▶ _TASK TO COMPLETE_: Reproduce, please, only the lines from the first line below to the line containing "tail_taper_span = 90.0", inclusive.

## Begin LISTING

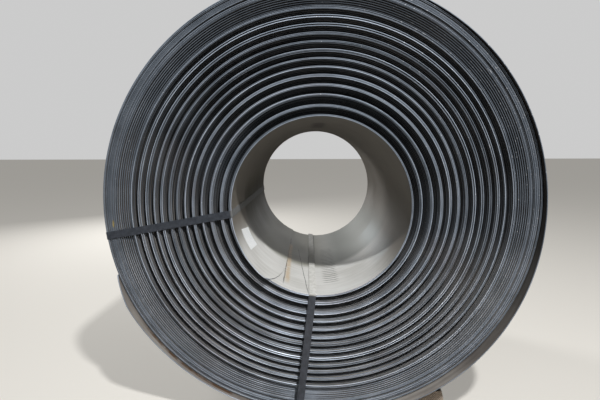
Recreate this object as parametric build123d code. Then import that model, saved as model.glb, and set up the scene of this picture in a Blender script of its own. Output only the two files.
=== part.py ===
from build123d import *
import math
import os

os.makedirs("parts", exist_ok=True)

# All sizes in mm. X points right and Z up as seen from the front; +Y runs along the eye, away from the front.
# Angles are clock angles seen from the front: 0 is 3 o'clock, 90 is 6 o'clock, 180 is 9 o'clock.

# Coil body
bore_radius = 381.0
coil_radius = 940.0
strip_width = 1250.0
lap_count = 133.0

# Ridges on the ends, counted in laps of strip from the first crest, at the bore's edge. Outside each crest the laps drop
# back steeply, then each stands a little forward of the last up to the next crest.
ridge_laps = (10.7, 10.6, 9.4, 8.8, 8.3, 8.0, 7.9, 7.9, 7.8, 7.7, 7.7, 8.4)
drop_laps = 2.0
ridge_depth = 35.0

# Finely wound zone and tight rim outside the ridges
zone_depth = 8.5
rim_start_laps = 118.0
rim_step_laps = 1.0
rim_depth = 2.0

# Outermost lap: it stands forward of the face, and its tail ends at 8 o'clock
overhang_max = 52.0
overhang_start_angle = 265.0
tail_angle = 161.5
tail_corner_angle = 153.0
tail_taper_span = 90.0

# Head end of the innermost lap, a step in the bore wall
head_angle = 116.0
head_taper_span = 70.0

# Straps
strap_width = 32.0
strap_gauge = 1.0
strap_joint_length = 110.0
strap_left_bore_angle = 176.1
strap_left_rim_angle = 172.4
strap_bottom_bore_angle = 95.1
strap_bottom_rim_angle = 95.9
strap_fold = 3.0
strap_clearance = 0.3

# Timber chock
chock_slope = 17.0
chock_outer_x = 551.0
chock_toe_height = 24.0
chock_width = 150.0
chock_clearance = 0.3

# Derived sizes
lap_pitch = (coil_radius - bore_radius) / lap_count
body_radius = coil_radius - lap_pitch
face_y = -(strip_width + ridge_depth - overhang_max) / 2
back_y = face_y + strip_width
reach = 2 * coil_radius
crest_laps = [sum(ridge_laps[:i]) for i in range(len(ridge_laps) + 1)]


def lap_radius(laps):
    return bore_radius + laps * lap_pitch


def on_clock(radius, angle, y):
    turn = math.radians(angle)
    return Vector(radius * math.cos(turn), y, -radius * math.sin(turn))


def sector(start, end, y_low, y_high):
    steps = math.ceil((end - start) / 45)
    rim = [on_clock(reach, start + (end - start) * i / steps, y_low) for i in range(steps + 1)]
    outline = Polyline(on_clock(0, 0, y_low), *rim, close=True)
    return extrude(make_face(outline), amount=y_high - y_low, dir=(0, 1, 0))


# Depth below the face at each radius; the back end has the same profile, because the strip's width is constant.
def end_profile():
    points = []
    for crest in crest_laps[:-1]:
        points.append((lap_radius(crest), 0.0))
        points.append((lap_radius(crest + drop_laps), ridge_depth))
    points.append((lap_radius(crest_laps[-1]), 0.0))
    points.append((lap_radius(crest_laps[-1] + drop_laps), zone_depth))
    points.append((lap_radius(rim_start_laps - rim_step_laps), zone_depth))
    points.append((lap_radius(rim_start_laps), rim_depth))
    points.append((coil_radius, rim_depth))
    return points


def wound_body():
    front = [(radius, face_y + depth) for radius, depth in end_profile()]
    back = [(radius, back_y + depth) for radius, depth in reversed(end_profile())]
    return revolve(make_face(Polyline(*front, *back, close=True)), Axis.Y, 360)


# How far the outermost lap stands forward of the face: an oblique plane, level with the face at its start.
def overhang_at(angle):
    return overhang_max * (1 - math.cos(math.radians(angle - overhang_start_angle))) / 2


def oblique_slab():
    slope = overhang_max / (2 * coil_radius)
    lean = math.radians(overhang_start_angle)
    corners = []
    for x, z in ((-reach, -reach), (reach, -reach), (reach, reach), (-reach, reach)):
        y = face_y - overhang_max / 2 + slope * (x * math.cos(lean) - z * math.sin(lean))
        corners.append(Vector(x, y, z))
    return extrude(make_face(Polyline(*corners, close=True)), amount=strip_width, dir=(0, 1, 0))


def lap_ring(y_low, y_high):
    ring = Circle(coil_radius) - Circle(body_radius)
    return Pos(0, y_low, 0) * Rot(-90, 0, 0) * extrude(ring, amount=y_high - y_low)


# The tail's front corner is cut off at a slant.
def tail_corner():
    middle = (tail_angle + tail_corner_angle) / 2
    radial = on_clock(1, middle, 0)
    half_arc = coil_radius * math.sin(math.radians((tail_angle - tail_corner_angle) / 2))
    plane = Plane(origin=on_clock(coil_radius, middle, face_y), x_dir=on_clock(1, middle + 90, 0), z_dir=radial)
    side = 1 if plane.y_dir.Y < 0 else -1
    corner = Polyline((half_arc, 0), (-half_arc, side * overhang_max), (half_arc * 2, side * overhang_max * 2), close=True)
    return extrude(plane * make_face(corner), amount=coil_radius / 10, both=True)


def loose_lap_front():
    ring = lap_ring(face_y - 2 * overhang_max, face_y + ridge_depth)
    loose = ring & oblique_slab()
    loose -= sector(tail_angle, overhang_start_angle, face_y - 3 * overhang_max, back_y)
    return loose - tail_corner()


# The strip keeps its width, so the loose lap stands back at the other end by as much as it stands forward here.
def loose_lap_back_gap():
    ring = lap_ring(back_y - 2 * overhang_max, back_y + 2 * overhang_max)
    gap = ring - oblique_slab()
    return gap - sector(tail_angle, overhang_start_angle, face_y, back_y + 3 * overhang_max)


# A lap's end leaves a step one lap deep, which tapers out along the clock.
def end_step(edge_radius, step_radius, step_angle, level_angle, closing_radius):
    low = face_y - 2 * overhang_max
    middle = ((edge_radius + step_radius) / 2, (step_angle + level_angle) / 2)
    arc = ThreePointArc(
        on_clock(step_radius, step_angle, low),
        on_clock(*middle, low),
        on_clock(edge_radius, level_angle, low),
    )
    closing = Polyline(
        on_clock(edge_radius, level_angle, low),
        on_clock(closing_radius, level_angle, low),
        on_clock(closing_radius, middle[1], low),
        on_clock(closing_radius, step_angle, low),
        on_clock(step_radius, step_angle, low),
    )
    return extrude(make_face([arc, closing]), amount=strip_width + 4 * overhang_max, dir=(0, 1, 0))


def coil():
    solid = wound_body() + loose_lap_front() - loose_lap_back_gap()
    solid -= end_step(coil_radius, body_radius, tail_angle, tail_angle + tail_taper_span, coil_radius * 1.5)
    solid -= end_step(bore_radius, lap_radius(1), head_angle, head_angle - head_taper_span, bore_radius / 2)
    return solid


def rim_radius_at(angle):
    along_taper = (angle - tail_angle) / tail_taper_span
    if 0 <= along_taper < 1:
        return coil_radius - lap_pitch * (1 - along_taper)
    return coil_radius


def strap_run(seat, angle, y_low, y_high, side):
    flat = Box(strap_gauge, y_high - y_low, strap_width)
    return Rot(0, angle, 0) * Pos(seat + side * strap_gauge / 2, (y_low + y_high) / 2, 0) * flat


# A strap is pulled tight round the wound wall, so its loop is the hull of what it bears on. It runs a little askew:
# its ends lie flat on the bore and on the rim at their own clock angles.
def strap(bore_angle, rim_angle):
    seated = tail_angle <= rim_angle <= overhang_start_angle
    front_edge = face_y if seated else face_y - overhang_at(rim_angle)
    back_edge = back_y + rim_depth
    bore_seat = math.sqrt(bore_radius**2 - strap_width**2 / 4) - strap_clearance
    rim_seat = rim_radius_at(rim_angle) + strap_clearance
    start = on_clock(bore_seat, bore_angle, 0)
    across = on_clock(rim_seat, rim_angle, 0) - start
    plane = Plane(origin=start, x_dir=across, z_dir=across.cross(Vector(0, 1, 0)))

    def along(radius):
        return (radius - bore_seat) * across.length / (rim_seat - bore_seat)

    first_groove = along(lap_radius(crest_laps[0] + drop_laps)) - strap_fold
    last_groove = along(lap_radius(crest_laps[-2] + drop_laps)) + strap_fold
    loop = Polyline(
        (-strap_fold, face_y - strap_clearance),
        (along(body_radius), front_edge - strap_clearance),
        (across.length + strap_fold, front_edge - strap_clearance),
        (across.length + strap_fold, back_edge + strap_clearance),
        (last_groove, back_y + ridge_depth + strap_clearance),
        (first_groove, back_y + ridge_depth + strap_clearance),
        (-strap_fold, back_y + strap_clearance),
        close=True,
    )
    inside = make_face(loop)
    band = offset(inside, amount=strap_gauge, kind=Kind.INTERSECTION) - inside
    length = back_edge - face_y
    solid = plane * (
        extrude(band, amount=strap_width / 2, both=True)
        - Pos(0, face_y + length / 2, 0) * Box(2 * reach, length, 2 * strap_width)
    )
    past_bore = Pos(bore_seat - strap_gauge - reach / 2, 0, 0) * Box(reach, 2 * reach, reach)
    past_rim = Pos(rim_seat + strap_gauge + reach / 2, 0, 0) * Box(reach, 2 * reach, reach)
    solid -= Rot(0, bore_angle, 0) * past_bore
    solid -= Rot(0, rim_angle, 0) * past_rim
    margin = strap_clearance + strap_gauge
    solid += strap_run(bore_seat, bore_angle, face_y - margin, back_y + margin, -1)
    solid += strap_run(rim_seat, rim_angle, front_edge - margin, back_edge + margin, 1)
    joint_y = (face_y + back_y) / 2
    half_joint = strap_joint_length / 2
    solid += strap_run(rim_seat + strap_gauge, rim_angle, joint_y - half_joint, joint_y + half_joint, 1)
    return solid


# The slope bears on the coil; toe and outer end are cut square.
def chock():
    slope = math.radians(chock_slope)
    touch = coil_radius + chock_clearance
    touch_x = touch * math.sin(slope)
    touch_z = coil_radius - touch * math.cos(slope)
    outer_height = touch_z + (chock_outer_x - touch_x) * math.tan(slope)
    toe_x = touch_x - (touch_z - chock_toe_height) / math.tan(slope)
    outline = Polyline(
        (toe_x, face_y, 0),
        (toe_x, face_y, chock_toe_height),
        (chock_outer_x, face_y, outer_height),
        (chock_outer_x, face_y, 0),
        close=True,
    )
    return extrude(make_face(outline), amount=chock_width, dir=(0, 1, 0))


raised = Pos(0, 0, coil_radius)
export_step(raised * coil(), "parts/coil.step")
export_step(raised * strap(strap_left_bore_angle, strap_left_rim_angle), "parts/strap_left.step")
export_step(raised * strap(strap_bottom_bore_angle, strap_bottom_rim_angle), "parts/strap_bottom.step")
export_step(chock(), "parts/chock.step")
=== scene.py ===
import math
import random
from functools import partial

import bmesh
import bpy
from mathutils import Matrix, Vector, noise


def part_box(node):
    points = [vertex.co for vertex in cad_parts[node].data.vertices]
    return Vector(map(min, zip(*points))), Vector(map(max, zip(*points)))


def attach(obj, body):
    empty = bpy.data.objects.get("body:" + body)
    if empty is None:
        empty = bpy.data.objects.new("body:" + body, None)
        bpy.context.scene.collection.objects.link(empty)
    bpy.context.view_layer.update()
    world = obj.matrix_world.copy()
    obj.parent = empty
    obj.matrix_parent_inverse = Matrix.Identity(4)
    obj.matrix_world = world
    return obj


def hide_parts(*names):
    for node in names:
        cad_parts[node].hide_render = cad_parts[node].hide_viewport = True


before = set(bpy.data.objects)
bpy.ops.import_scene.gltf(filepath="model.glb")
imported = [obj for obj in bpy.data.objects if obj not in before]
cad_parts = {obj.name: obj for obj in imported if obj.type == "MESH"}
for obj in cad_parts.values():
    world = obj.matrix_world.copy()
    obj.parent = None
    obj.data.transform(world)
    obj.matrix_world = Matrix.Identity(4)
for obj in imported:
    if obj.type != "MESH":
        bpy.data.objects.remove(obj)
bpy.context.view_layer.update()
print("frame loaded:", sorted(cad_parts))

# Metres, but the patterns of materials are in millimetres. X right, Z up, +Y away from the front.
# Clock angles are degrees as seen from the front: 0 at 3, 90 at 6 and 180 at 9 o'clock.
axisHeight = 0.940          # the coil's axis above the floor
frontPlane = -0.6165        # the plane of the crests on the coil's front end

# Kinds of node and operations that come often. A Map Range takes value, from low, from high, to low, to high.
maths, vectorMaths, mixed = "ShaderNodeMath", "ShaderNodeVectorMath", "ShaderNodeMix"
ranged, noisy, ramped = "ShaderNodeMapRange", "ShaderNodeTexNoise", "ShaderNodeValToRGB"
combine, separate = "ShaderNodeCombineXYZ", "ShaderNodeSeparateXYZ"
plus, minus, times, over = "ADD", "SUBTRACT", "MULTIPLY", "DIVIDE"
timesPlus, absolute = "MULTIPLY_ADD", "ABSOLUTE"
inColour = {"data_type": "RGBA"}
smoothly = {"interpolation_type": "SMOOTHSTEP"}


def linear(hexColour):
    channels = [int(hexColour[i:i + 2], 16) / 255 for i in (1, 3, 5)]
    return [c / 12.92 if c <= 0.04045 else ((c + 0.055) / 1.055) ** 2.4 for c in channels] + [1.0]


# Settings can be one operation. Inputs go by name or number, or as a row from the first: values, sockets, or
# nodes, which stand for their first output in use. Stops are a colour ramp's, and points a curve's.
def addNode(tree, kind, settings=None, inputs=None, stops=(), points=()):
    node = tree.nodes.new(kind)
    settings = {"operation": settings} if isinstance(settings, str) else settings or {}
    for name, value in settings.items():
        setattr(node, name, value)
    inputs = dict(enumerate(inputs)) if isinstance(inputs, tuple) else inputs or {}
    for name, value in inputs.items():
        if isinstance(value, bpy.types.Node):
            value = next(s for s in value.outputs if s.enabled)
        if isinstance(value, bpy.types.NodeSocket):
            tree.links.new(value, node.inputs[name])
        else:
            node.inputs[name].default_value = value
    if stops:
        for extra in stops[2:]:
            node.color_ramp.elements.new(1.0)
        for element, (place, colour) in zip(node.color_ramp.elements, stops):
            element.position, element.color = place, linear(colour)
    if points:
        curve = node.mapping.curves[0]
        for point, place in zip(curve.points, points[:2]):
            point.location = place
        for x, y in points[2:]:
            curve.points.new(x, y)
        for point in curve.points:
            point.handle_type = "VECTOR"
        node.mapping.update()
    return node


def onClock(radius, angle, y):
    turn = math.radians(angle)
    return Vector((radius * math.cos(turn), y, axisHeight - radius * math.sin(turn)))


def smoothStep(value, low, high):
    t = min(max((value - low) / (high - low), 0.0), 1.0)
    return t * t * (3 - 2 * t)


def addObject(name, data, *materials):
    thing = bpy.data.objects.new(name, data)
    bpy.context.scene.collection.objects.link(thing)
    for material in materials:
        data.materials.append(material)
    return thing


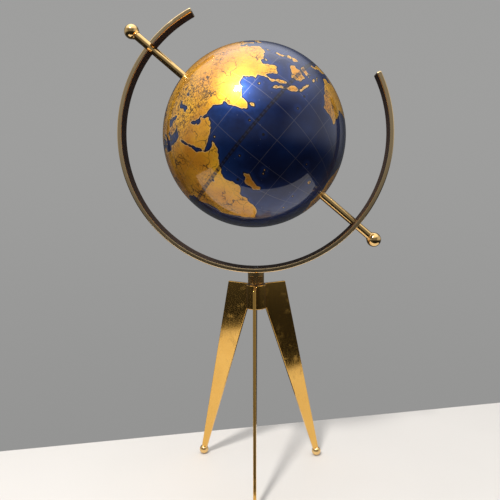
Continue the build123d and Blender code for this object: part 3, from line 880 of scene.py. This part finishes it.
def finish_mesh(piece, edge_width=0.0, sharp=35.0, segments=2):
    """Merges doubles, points faces outwards, eases edges, and shades flat faces flat."""
    work = bmesh.new()
    work.from_mesh(piece.data)
    bmesh.ops.remove_doubles(work, verts=work.verts, dist=0.002 * mm)
    bmesh.ops.dissolve_degenerate(work, edges=work.edges, dist=0.002 * mm)
    bmesh.ops.recalc_face_normals(work, faces=work.faces)
    work.to_mesh(piece.data)
    work.free()
    if edge_width:
        bevel = piece.modifiers.new("eased edges", "BEVEL")
        bevel.width, bevel.segments = edge_width, segments
        bevel.limit_method, bevel.angle_limit = "ANGLE", math.radians(sharp)
        bevel.use_clamp_overlap = True
        settle(piece)
    piece.data.polygons.foreach_set("use_smooth", np.ones(len(piece.data.polygons), bool))
    piece.data.set_sharp_from_angle(angle=math.radians(sharp))
    flatter = piece.modifiers.new("flat faces stay flat", "WEIGHTED_NORMAL")
    flatter.keep_sharp, flatter.weight = True, 90
    settle(piece)
    return piece


# %% Sweep the ring and cut its holes
def ring_ends():
    """Where the strip starts and how far it runs, as angles about the ring's axis."""
    points = np.array([v.co - centre for v in nodes["meridian_ring"].data.vertices])
    clockwise = np.degrees(np.arctan2(points[:, 0], points[:, 2])) % 360
    return clockwise.min(), clockwise.max()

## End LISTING

▶ _RESPONSE_:
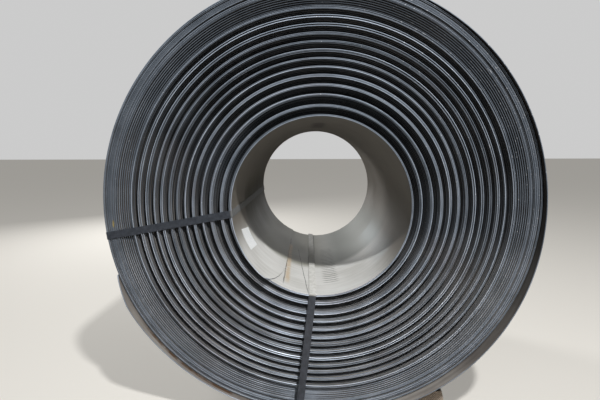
Recreate this object as parametric build123d code. Then import that model, saved as model.glb, and set up the scene of this picture in a Blender script of its own. Output only the two files.
=== part.py ===
from build123d import *
import math
import os

os.makedirs("parts", exist_ok=True)

# All sizes in mm. X points right and Z up as seen from the front; +Y runs along the eye, away from the front.
# Angles are clock angles seen from the front: 0 is 3 o'clock, 90 is 6 o'clock, 180 is 9 o'clock.

# Coil body
bore_radius = 381.0
coil_radius = 940.0
strip_width = 1250.0
lap_count = 133.0

# Ridges on the ends, counted in laps of strip from the first crest, at the bore's edge. Outside each crest the laps drop
# back steeply, then each stands a little forward of the last up to the next crest.
ridge_laps = (10.7, 10.6, 9.4, 8.8, 8.3, 8.0, 7.9, 7.9, 7.8, 7.7, 7.7, 8.4)
drop_laps = 2.0
ridge_depth = 35.0

# Finely wound zone and tight rim outside the ridges
zone_depth = 8.5
rim_start_laps = 118.0
rim_step_laps = 1.0
rim_depth = 2.0

# Outermost lap: it stands forward of the face, and its tail ends at 8 o'clock
overhang_max = 52.0
overhang_start_angle = 265.0
tail_angle = 161.5
tail_corner_angle = 153.0
tail_taper_span = 90.0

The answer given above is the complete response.